Description of the task: Copy every line of the data in which the word "each" occurs.

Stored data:
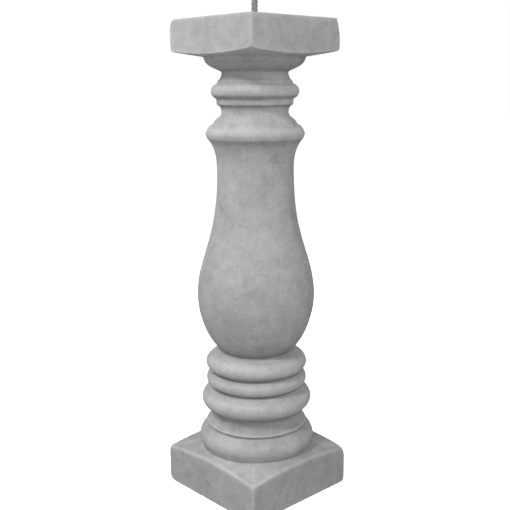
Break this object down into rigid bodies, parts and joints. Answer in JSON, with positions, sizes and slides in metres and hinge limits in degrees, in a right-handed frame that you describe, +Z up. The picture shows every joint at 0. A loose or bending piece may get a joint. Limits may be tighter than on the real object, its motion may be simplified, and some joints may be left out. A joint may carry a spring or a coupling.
{
  "type": "stone baluster",
  "caption": "Turned vase baluster cast in cement, with a square plinth and abacus and a steel bar end standing out of its top.",
  "frame": {"origin": "middle of the plinth's underside", "axes": "+Z up along the turned axis to the bar's end; X and Y are square to the sides of the plinth and the abacus"},
  "size_m": [0.167, 0.167, 0.645],
  "materials": {
    "cement": "bare cast cement, fine grained, with small pinholes",
    "bar_steel": "ribbed reinforcing bar, dull, with a little rust"
  },
  "bodies": {
    "root": {"baluster": "cement", "steel_bar": "bar_steel"}
  },
  "joints": []
}
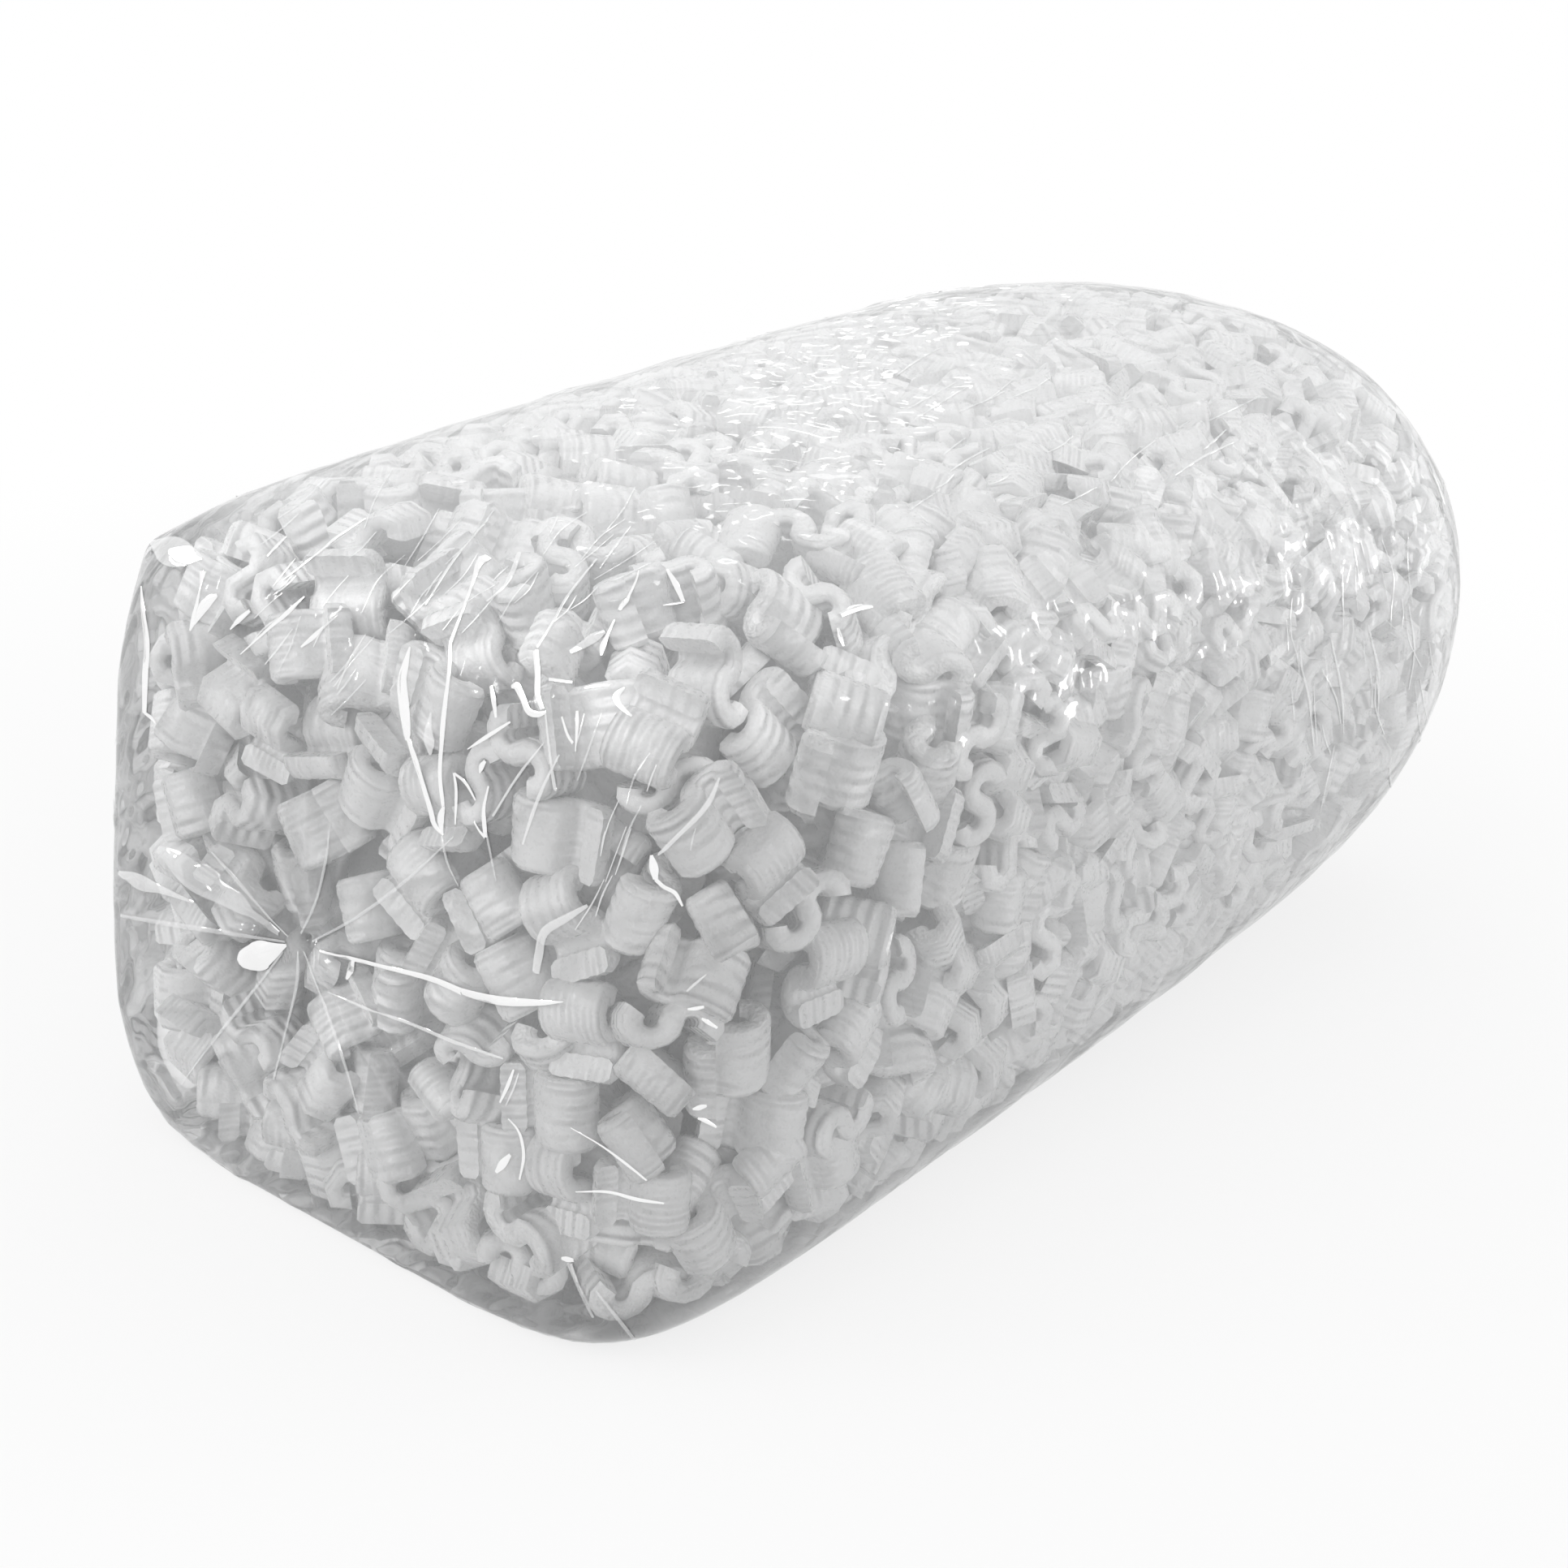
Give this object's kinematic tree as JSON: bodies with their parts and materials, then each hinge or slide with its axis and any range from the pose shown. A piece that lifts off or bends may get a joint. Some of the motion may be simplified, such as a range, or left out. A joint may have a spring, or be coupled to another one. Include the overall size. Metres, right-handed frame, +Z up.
{
  "type": "packing peanut bag",
  "caption": "Clear plastic bag, star-sealed at one square end and round at the other, lying on its side and full of white S-shaped foam packing peanuts.",
  "frame": {"origin": "on the ground, under the middle of the bag's bounding box", "axes": "+X along the bag from its square star-sealed end to its round end, +Z up as it lies, +Y across it"},
  "size_m": [0.6532, 0.389, 0.3056],
  "materials": {
    "clear_film": "clear thin film with sharp creases",
    "white_foam": "fine-celled expanded foam with a faint pearly sheen"
  },
  "bodies": {
    "root": {"bag_film": "clear_film", "peanut_fill": "white_foam", "peanut_01": "white_foam", "peanut_02": "white_foam", "peanut_03": "white_foam", "peanut_04": "white_foam", "peanut_05": "white_foam", "peanut_06": "white_foam", "peanut_07": "white_foam", "peanut_08": "white_foam", "peanut_09": "white_foam", "peanut_10": "white_foam", "peanut_11": "white_foam", "peanut_12": "white_foam", "peanut_13": "white_foam", "peanut_14": "white_foam", "peanut_15": "white_foam", "peanut_16": "white_foam", "peanut_17": "white_foam", "peanut_18": "white_foam", "peanut_19": "white_foam", "peanut_20": "white_foam", "peanut_21": "white_foam", "peanut_22": "white_foam", "peanut_23": "white_foam", "peanut_24": "white_foam", "peanut_25": "white_foam", "peanut_26": "white_foam", "peanut_27": "white_foam", "peanut_28": "white_foam", "peanut_29": "white_foam", "peanut_30": "white_foam", "peanut_31": "white_foam", "peanut_32": "white_foam", "peanut_33": "white_foam", "peanut_34": "white_foam", "peanut_35": "white_foam", "peanut_36": "white_foam", "peanut_37": "white_foam", "peanut_38": "white_foam", "peanut_39": "white_foam", "peanut_40": "white_foam"}
  },
  "joints": []
}
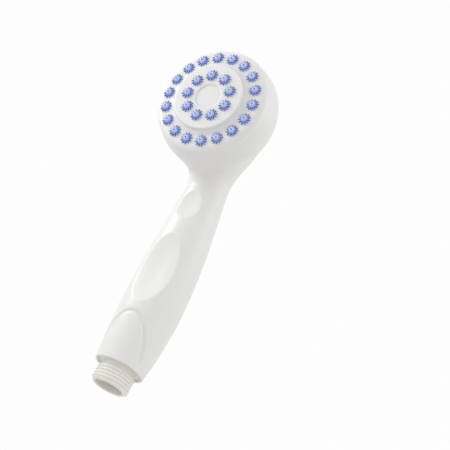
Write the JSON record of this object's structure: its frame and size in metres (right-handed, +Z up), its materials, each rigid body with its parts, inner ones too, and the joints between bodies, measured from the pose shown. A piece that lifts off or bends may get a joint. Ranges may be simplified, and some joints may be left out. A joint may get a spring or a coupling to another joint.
{
  "type": "handheld shower head",
  "caption": "Handheld shower head with a curved gripped handle, a round single-spray face with rubber nozzles that screws out, and a male threaded hose inlet.",
  "frame": {"origin": "centre of the open end of the hose inlet, on the axis of its thread", "axes": "+Z up the thread axis into the handle, -Y is the side the spray faces, +X to the right of someone facing the spray face"},
  "size_m": [0.07, 0.0846, 0.193],
  "materials": {
    "white_shell": "smooth glossy white ABS",
    "white_face": "smooth glossy white ABS",
    "white_cap": "smooth glossy white ABS",
    "white_inner": "plain moulded white ABS",
    "cream_spigot": "satin off-white ABS with a moulded thread",
    "cream_restrictor": "plain moulded acetal",
    "cream_washer": "plain moulded acetal",
    "cream_tube": "extruded and moulded off-white plastic",
    "blue_nozzles": "soft satin thermoplastic rubber",
    "black_seal": "moulded nitrile rubber",
    "steel": "stainless steel"
  },
  "bodies": {
    "handset": {"handle_shell": "white_shell", "inlet_spigot": "cream_spigot", "flow_restrictor": "cream_restrictor", "retaining_washer": "cream_washer", "water_tube": "cream_tube", "restrictor_seal": "black_seal", "tube_lower_seal": "black_seal", "tube_upper_seal_1": "black_seal", "tube_upper_seal_2": "black_seal", "inlet_strainer": "steel", "retaining_clip": "steel"},
    "sliding_seal": {"face_seal": "black_seal"},
    "spray_face": {"face_plate": "white_face", "outer_nozzle_mat": "blue_nozzles", "inner_nozzle_mat": "blue_nozzles", "distribution_plate": "white_inner", "screw_seal": "black_seal", "screw_washer": "steel", "centre_screw": "steel", "centre_cap": "white_cap"}
  },
  "joints": [
    {"name": "face_travel", "type": "slide", "parent": "handset", "child": "sliding_seal", "axis": [0, -0.9553, -0.2957], "range_m": [0, 0.0045]},
    {"name": "face_unscrew", "type": "hinge", "parent": "sliding_seal", "child": "spray_face", "pos_m": [0, -0.059, 0.1546], "axis": [0, -0.9553, -0.2957], "range_deg": [0, 540]}
  ],
  "couplings": [
    {"joint": "face_unscrew", "follows": "face_travel", "rad_per_m": 2094.4}
  ]
}
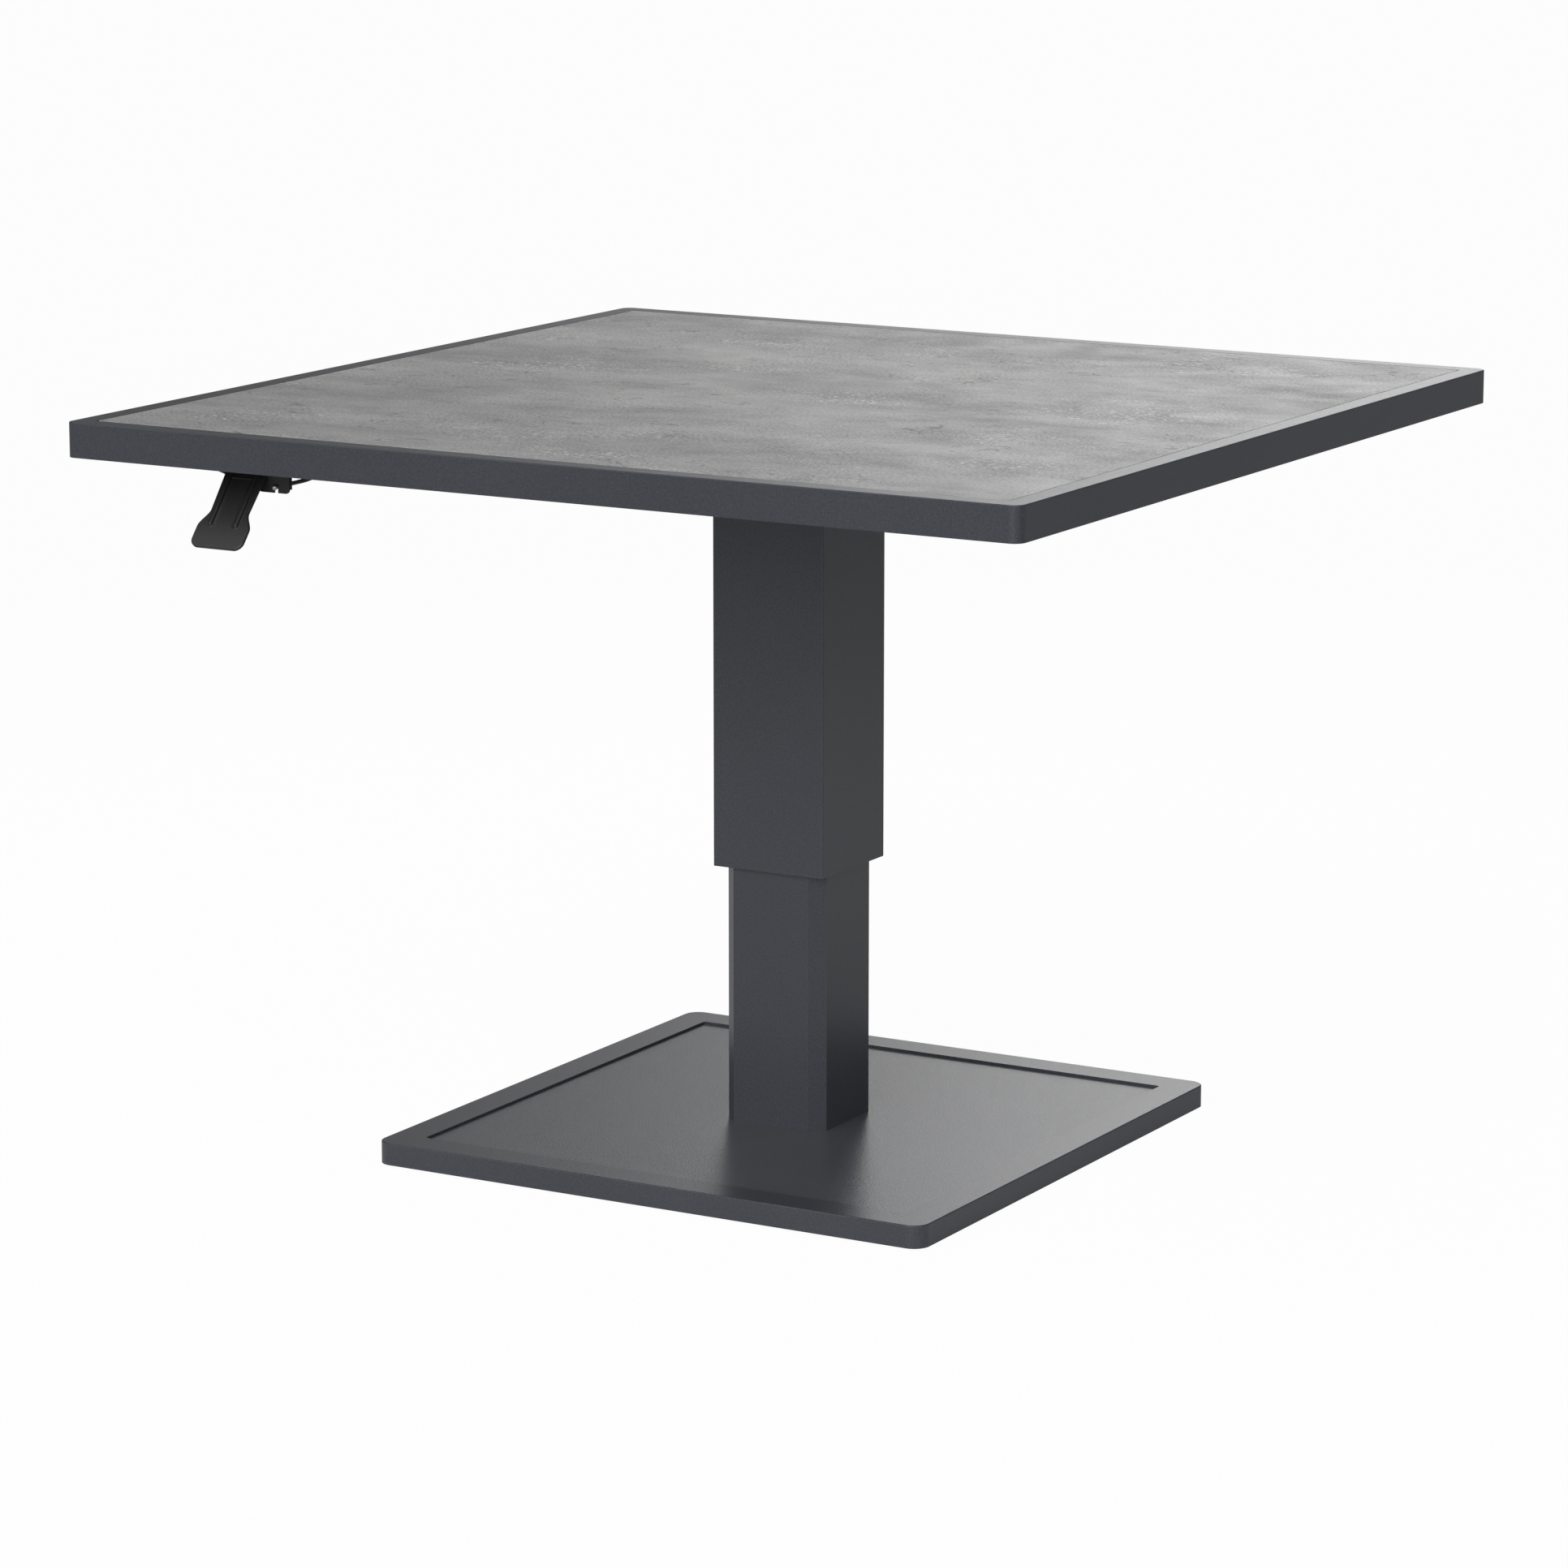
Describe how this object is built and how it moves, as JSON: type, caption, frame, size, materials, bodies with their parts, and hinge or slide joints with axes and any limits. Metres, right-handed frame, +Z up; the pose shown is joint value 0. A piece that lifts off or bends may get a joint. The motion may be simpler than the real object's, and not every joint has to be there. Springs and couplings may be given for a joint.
{
  "type": "telescoping pedestal table",
  "caption": "Square table with a framed slab top on a square telescoping column, flat square base, and a release lever under the front edge for a lockable gas spring.",
  "frame": {"origin": "on the floor under the middle of the column, at the bottom of the floor glides", "axes": "+Z up, +X to the right along the lever side, -Y out of the side that carries the release lever"},
  "size_m": [1, 1, 0.736],
  "materials": {
    "frame_coat": "anthracite fine-texture powder coat",
    "base_coat": "anthracite fine-texture powder coat",
    "slab_laminate": "matt concrete-look compact laminate",
    "rail_aluminium": "extruded, anthracite powder coat",
    "black_steel": "black powder coat on sheet steel",
    "zinc_steel": "zinc-plated",
    "spring_black": "black enamel",
    "bright_steel": "ground and polished",
    "guide_plastic": "moulded acetal",
    "paddle_plastic": "moulded black plastic",
    "cable_plastic": "black plastic cover",
    "black_rubber": "matt rubber"
  },
  "bodies": {
    "base": {"ballast_clips": "black_steel", "ballast_plate": "black_steel", "base_bolts": "zinc_steel", "base_panel": "base_coat", "base_rim_back": "frame_coat", "base_rim_front": "frame_coat", "base_rim_left": "frame_coat", "base_rim_right": "frame_coat", "clip_screws": "zinc_steel", "floor_glides": "black_rubber", "gas_spring_cylinder": "spring_black", "gas_spring_foot": "zinc_steel", "gas_spring_gland": "zinc_steel", "lower_end_plate": "black_steel", "lower_tube": "frame_coat", "top_guide": "guide_plastic", "top_guide_screws": "zinc_steel"},
    "lift": {"bottom_guide": "guide_plastic", "bracket_screws": "zinc_steel", "cable_clip_screws": "zinc_steel", "cable_clips": "zinc_steel", "cable_sheath": "cable_plastic", "crank_pin": "zinc_steel", "crank_pin_clip": "zinc_steel", "frame_back": "frame_coat", "frame_front": "frame_coat", "frame_left": "frame_coat", "frame_right": "frame_coat", "gas_spring_piston": "zinc_steel", "gas_spring_rod": "bright_steel", "head_ferrule": "zinc_steel", "head_plate": "black_steel", "head_plate_screws": "zinc_steel", "lever_bracket": "black_steel", "lever_ferrule": "zinc_steel", "pivot_clip": "zinc_steel", "pivot_pin": "zinc_steel", "rail_inner_left": "rail_aluminium", "rail_inner_right": "rail_aluminium", "rail_outer_left": "rail_aluminium", "rail_outer_right": "rail_aluminium", "rail_pads": "black_rubber", "release_yoke": "black_steel", "rod_nuts": "zinc_steel", "slab_tape": "black_rubber", "table_slab": "slab_laminate", "tube_grommet": "black_rubber", "upper_tube": "frame_coat", "yoke_screws": "zinc_steel"},
    "lever": {"lever_arm": "black_steel", "lever_paddle": "paddle_plastic", "paddle_screws": "zinc_steel"},
    "lever_wire": {"lever_wire_end": "zinc_steel"},
    "head_wire": {"head_wire_end": "zinc_steel"},
    "crank": {"release_crank": "zinc_steel"},
    "valve": {"valve_pin": "bright_steel"}
  },
  "joints": [
    {"name": "column_lift", "type": "slide", "parent": "base", "child": "lift", "axis": [0, 0, 1], "range_m": [-0.245, 0]},
    {"name": "lever_pull", "type": "hinge", "parent": "lift", "child": "lever", "pos_m": [-0.342, -0.43, 0.695], "axis": [-1, 0, 0], "range_deg": [0, 22], "stiffness_Nm_per_rad": 0.8, "springref_deg": -28.65},
    {"name": "lever_wire_slide", "type": "slide", "parent": "lift", "child": "lever_wire", "axis": [0, -1, 0], "range_m": [0, 0.0066]},
    {"name": "head_wire_slide", "type": "slide", "parent": "lift", "child": "head_wire", "axis": [-1, 0, 0], "range_m": [0, 0.0066]},
    {"name": "crank_turn", "type": "hinge", "parent": "lift", "child": "crank", "pos_m": [0.01, 0, 0.66], "axis": [0, -1, 0], "range_deg": [0, 17]},
    {"name": "valve_press", "type": "slide", "parent": "lift", "child": "valve", "axis": [0, 0, -1], "range_m": [0, 0.003]}
  ],
  "couplings": [
    {"joint": "lever_wire_slide", "follows": "lever_pull", "m_per_rad": 0.0166},
    {"joint": "head_wire_slide", "follows": "lever_pull", "m_per_rad": 0.0166},
    {"joint": "crank_turn", "follows": "lever_pull", "ratio": 0.75455},
    {"joint": "valve_press", "follows": "lever_pull", "m_per_rad": 0.007545}
  ]
}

Completed task:
Give this object's kinematic tree as JSON: bodies with their parts and materials, then each hinge or slide with its axis and any range from the pose shown. A piece that lifts off or bends may get a joint. Some of the motion may be simplified, such as a range, or left out. A joint may have a spring, or be coupled to another one. Include the overall size. Metres, right-handed frame, +Z up.
Write the JSON record of this object's structure: its frame and size in metres (right-handed, +Z up), its materials, each rigid body with its parts, inner ones too, and the joints between bodies, measured from the pose shown. A piece that lifts off or bends may get a joint. Ranges may be simplified, and some joints may be left out. A joint may get a spring or a coupling to another joint.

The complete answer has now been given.